Fury was prompted when a former on-the-run IRA murder suspect stood alongside Taoiseach Leo Varadkar during an official visit to Northern Ireland.
Donegal County Mayor Gerry McMonagle was part of an official welcoming party when Varadkar visited Derry on Saturday.
It prompted a subsequent outburst from Shelley Gilfillan, niece of part-time Ulster Defense Regiment man Hugh “Lexie” Cummings, who was murdered in a hail of bullets in 1982 as he drove home for lunch from a menswear shop where he worked in Strabane, Co. Tyrone.
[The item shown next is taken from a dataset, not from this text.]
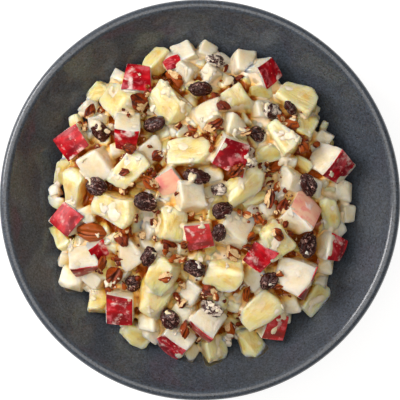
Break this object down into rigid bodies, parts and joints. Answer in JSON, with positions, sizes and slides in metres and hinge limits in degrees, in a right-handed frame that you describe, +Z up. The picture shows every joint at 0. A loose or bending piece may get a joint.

McMonagle was accused of the murder by Democratic Unionist Party MP Jim Shannon using parliamentary privilege in the House of Commons in Westminster in 2012.
Gilfillan said she was “shocked and outraged” that McMonagle was allowed back in the North to join the taoiseach during his official visit to Derry.
She added, “I'm so angry that he was able to walk about with the taoiseach and I would like to know what the taoiseach has got to say about this. The taoiseach and his staff should have done their research.”
A week after the 1982 murder, McMonagle was arrested and remanded in custody until he was brought to trial a year later. When the trial started, he was released because papers were not properly countersigned and was promptly rearrested as he left court.
After being released for a second time, McMonagle fled over the border, moving to Donegal, where he became a Sinn Fein councilor, then mayor of Donegal. He was listed as an “on the run” in 2003.
A Sinn Fein spokesperson said McMonagle was accompanying the taoiseach in Derry in his democratically elected capacity as the mayor of Donegal County Council under the auspices of the North West Strategic growth partnership.